- The Washington Times - Friday, April 27, 2007

Excerpts of editorials from newspapers around the world:

Yomiuri Shimbun

Death of Boris Yeltsin

TOKYO — Boris Yeltsin, Russia’s first president, has died. He was 76. He led the Soviet Union to its breakup, and as a result, upset the apple cart of international politics. The role he played in the last 10 years of the 20th century has ensured him a place in the annals of world history.

The Cold War, which formed the framework of international politics for several decades, was declared over in 1989 by then U.S. President George Bush and his Soviet counterpart, Mikhail Gorbachev. But the real end of East-West confrontation came when the Soviet Union collapsed with the creation of the Commonwealth of Independent States, led by Yeltsin.

Without Yeltsin’s determination, reconstruction of the post-Cold War world order would have taken a different turn. Russian President Vladimir Putin, handpicked by Yeltsin as his successor, has expressed admiration for the role played by his predecessor in the disbandment of the Soviet Union.

But how can the fruits of the collapse of the Soviet Union be used to enhance stability in the international community? It is a disturbing fact that the direction in which Russia — a country enjoying high economic growth — is heading is a mystery.

Jerusalem Post

Israel at age 59

… Since 1860, the year that the first Jewish settlers left the secure walls of Jerusalem to build new neighborhoods, 22,305 men and women have died in the establishment and defense of the Jewish state.

This is a staggering toll. It is hardly consolation that during the Holocaust, more Jews were slaughtered over a few days than in this entire struggle, or that more Israelis have died on our roads than have lost their lives to war or terrorism. …

It is this thread, from sacrifice to its objective — a country that is free, secure, and striving to be a light unto itself and the nations — that connects today’s commemorations with the celebrations that begin tonight.

This year, as our 59th Independence Day begins, it is more difficult than usual to contemplate such lofty aspirations. We are in a strange and debilitating situation in which the government enjoys a large parliamentary majority and yet seems to have lost its popular mandate.

The combination of a drumbeat of police investigations of senior politicians, the perception of a failed war, and the sense that our leadership is defying the popular will by tightly gripping on to power is shaking confidence in our political system and the direction of our country.

Khaleej Times

Nigeria’s next president

DUBAI, United Arab Emirates — As democracy faced one of its bitter tests in Africa this week, the outcome predictably hasn’t been impressive. It’s not only that violence marred the parliamentary and presidential elections in Nigeria, killing over 200 people, but also that complaints of malpractices, including rigging, were widespread.

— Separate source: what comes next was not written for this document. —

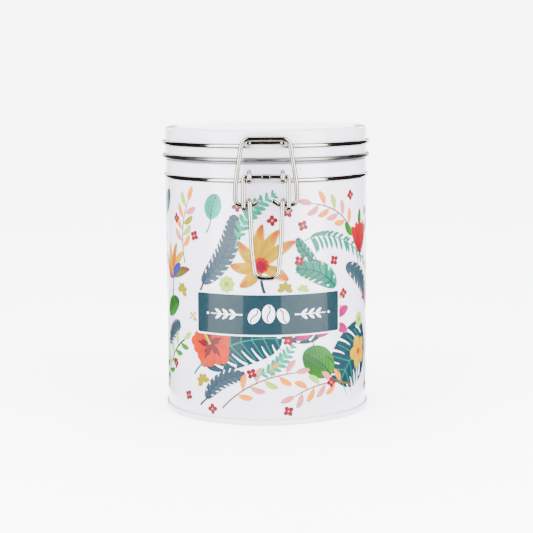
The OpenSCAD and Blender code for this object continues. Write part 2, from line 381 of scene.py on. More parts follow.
def closed_mesh(name, points, faces, crease=math.radians(38)):
    """A smooth mesh of points in millimetres, with its poles merged and its faces turned out."""
    mesh = plain_mesh(name, points, faces)
    work = bmesh.new()
    work.from_mesh(mesh)
    bmesh.ops.remove_doubles(work, verts=work.verts, dist=1e-7)
    bmesh.ops.holes_fill(work, edges=[e for e in work.edges if e.is_boundary], sides=0)
    bmesh.ops.recalc_face_normals(work, faces=work.faces)
    work.to_mesh(mesh)
    work.free()
    mesh.shade_smooth()
    mesh.set_sharp_from_angle(angle=crease)
    return mesh


def arc(centre, radius, start, end, count=14):
    """Points (r, z) on a circle about centre, from one angle to another in degrees."""
    turn = np.radians(np.linspace(start, end, count))
    return np.stack([centre[0] + radius * np.cos(turn), centre[1] + radius * np.sin(turn)], axis=1)


def turned(outline, segments, closed):
    """Points and faces of an outline of (r, z) points turned once about the axis."""
    turn = np.linspace(0, 2 * math.pi, segments, endpoint=False)[:, None]
    points = round_axis(outline[None, :, 0], outline[None, :, 1], turn)
    return points, grid_faces(segments, len(outline), True, closed)


def lathe(name, outline, segments=360, closed=True):
    """A closed mesh of a turned outline. An open outline starts and ends on the axis."""
    return closed_mesh(name, *turned(outline, segments, closed))


def groove_angle(offset, radius):
    """Angle, in degrees, at which a groove's circle meets a wall that far from its centre."""
    return math.degrees(math.acos(offset / radius))


def bend_stations(start, along, inward, radius, angle, gap=5.0):
    """Stations on a bend: start + radius (along sin t + inward (1 - cos t)), t up to the angle."""
    turn = np.linspace(0, angle, max(3, int(math.degrees(angle) / gap) + 1))[:, None]
    return start + radius * (along * np.sin(turn) + inward * (1 - np.cos(turn)))


def unit(vector):
    """The vector at length 1."""
    return vector / np.linalg.norm(vector)


def bent_stations(corners, radii):
    """Stations on straight lengths between corners, with each corner rounded to its radius."""
    corners = [np.array(corner, float) for corner in corners]
    stations = [corners[0][None]]
    for before, corner, after, radius in zip(corners, corners[1:], corners[2:], radii):
        arriving, leaving = unit(corner - before), unit(after - corner)
        angle = math.acos(np.clip(arriving @ leaving, -1, 1))
        start = corner - arriving * radius * math.tan(angle / 2)
        inward = unit(leaving - (arriving @ leaving) * arriving)
        stations.append(bend_stations(start, arriving, inward, radius, angle))
    stations.append(corners[-1][None])
    return np.concatenate(stations)


def both_sides(right, *middle):
    """Stations, any between, then the first ones across the middle plane in the other order."""
    return np.concatenate([right, *middle, right[::-1] * ACROSS])


def swept_wire(name, stations, radius, sides=28, round_end=0.35):
    """Carries a circle along the stations: point = station + radius (side cos b + up sin b), where
    side and up turn no more than the path does. Both ends are rounded over."""
    gaps = np.linalg.norm(np.diff(stations, axis=0), axis=1)
    stations = stations[np.concatenate([[True], gaps > 1e-4])]
    tangents = np.gradient(stations, axis=0)
    tangents /= np.linalg.norm(tangents, axis=1)[:, None]
    side = unit(np.cross(tangents[0], (0.31, 0.47, 0.82)))
    across = np.empty_like(stations)
    for i, tangent in enumerate(tangents):
        side = unit(side - (side @ tangent) * tangent)
        across[i] = side
    up = np.cross(tangents, across)
    ease = np.radians([90, 60, 30])[:, None]
    head = stations[0] - tangents[0] * round_end * np.sin(ease)
    tail = stations[-1] + tangents[-1] * round_end * np.sin(ease[::-1])
    slim = 1 - (1 - np.cos(ease[:, 0])) * round_end / radius
    slim[0] = 0.0
    scale = np.concatenate([slim, np.ones(len(stations)), slim[::-1]])
    stations = np.concatenate([head, stations, tail])
    across, up = (np.pad(axis, ((3, 3), (0, 0)), "edge") for axis in (across, up))
    turn = np.linspace(0, 2 * math.pi, sides, endpoint=False)[None, :, None]
    ring = across[:, None] * np.cos(turn) + up[:, None] * np.sin(turn)
    points = stations[:, None] + radius * scale[:, None, None] * ring
    return closed_mesh(name, points, grid_faces(len(stations), sides, False, True))


def ring_stations(radius, z, start, end, gap=1.0):
    """Stations round the tin between two angles from the front, in radians."""
    return round_axis(radius, z, np.linspace(start, end, int(abs(end - start) * radius / gap) + 2))


def leaving(radius, z, x, side):
    """Where a ring is left for a straight length at x: the angle on the ring, the point there and
    the corner that the bend is rounded from."""
    angle = math.asin((x + BEND_R) / radius)
    point = np.array([radius * math.sin(angle), side * radius * math.cos(angle), z])
    corner = np.array([x, point[1] + side * (point[0] - x) * math.tan(angle), z])
    return angle, point, corner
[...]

… Under the circumstances, how effective will be the new dispensation, led by Umaru Yar’Adua, who will step into the shoes of President Olusegun Obasanjo? His vow to fight corruption, and his record of financial prudence as governor of one of Nigeria’s northern states, are good signs indeed, but his will not be an easy task. This, considering the overall scenario, in which the leading elite have ganged up to loot as high as 212 billion pounds in oil revenues from the exchequer.

The Obasanjo era, that heralded the end of the four decades of army rule, has had its positive impacts on the 130 million population, as the economy grew 8 percent and systems began taking some shape. Yet the job remains largely undone. While Nigeria is the world’s sixth-largest oil exporter, most of its people live in poverty, a situation leading to public upheavals and anarchy in some oil-producing states. The new leadership will have its hands full; and perform it must, despite the odds.